29 September 2017

News Story: Can North Korea shoot down a US military aircraft?

North Korean KN-06 Surface-to-Air Missile System
By: Mike Yeo

MELBOURNE, Australia — At a news conference in New York on Monday, North Korea’s foreign minister accused U.S. President Donald Trump of declaring war via Twitter, and the minister threatened to shoot down U.S. Air Force bombers conducting flights near the Korean Peninsula.

Ri Yong Ho told reporters that his country “reserves the right to shoot down United States strategic bombers even when they’re not yet inside the airspace border of our country.” His comments come in the wake of a war of words between both countries over North Korea’s ballistic missile and nuclear weapons program.

The conference came after a Sept. 23 flight over international waters “east of North Korea” by U.S. Air Force B-1B Lancer bombers, escorted by F-15C jets, that U.S. Pacific Command said was the “farthest north of the Demilitarized Zone (DMZ) any U.S. fighter or bomber aircraft have flown off North Korea’s coast in the 21st century.”

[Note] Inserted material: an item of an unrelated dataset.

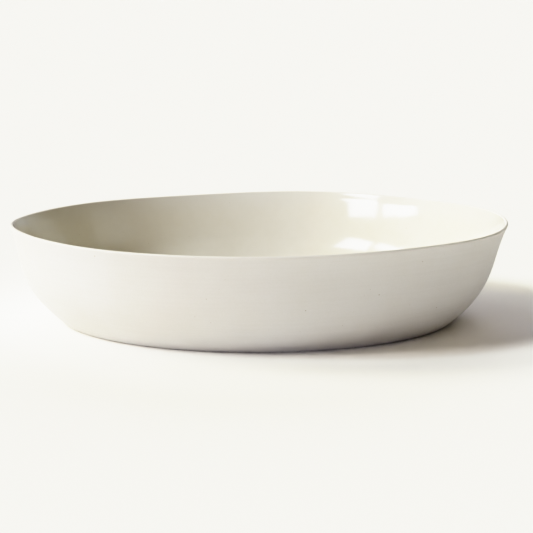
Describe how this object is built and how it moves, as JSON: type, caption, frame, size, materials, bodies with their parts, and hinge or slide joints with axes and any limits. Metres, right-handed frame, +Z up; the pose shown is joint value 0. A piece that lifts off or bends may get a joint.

According to South Korean media citing sources from the country’s intelligence services, the route of the B-1Bs took them approximately 90 miles from the North Korean port city of Sinpo and the Punggye-ri nuclear test site at its closest point but beyond the range of known long-range, ground-based air defense systems. The bombers’ flight path was also well beyond the North’s self-declared, 50-mile military boundary zone, which is not recognized by the United States.

At these distances, it would be a significant challenge for the North to effectively target any U.S. overflights. Like much of its conventional forces, North Korea’s air defense network is large in quantity but of questionable quality due to obsolescence, as the country is barred from importing military capabilities due to a United Nations arms embargo.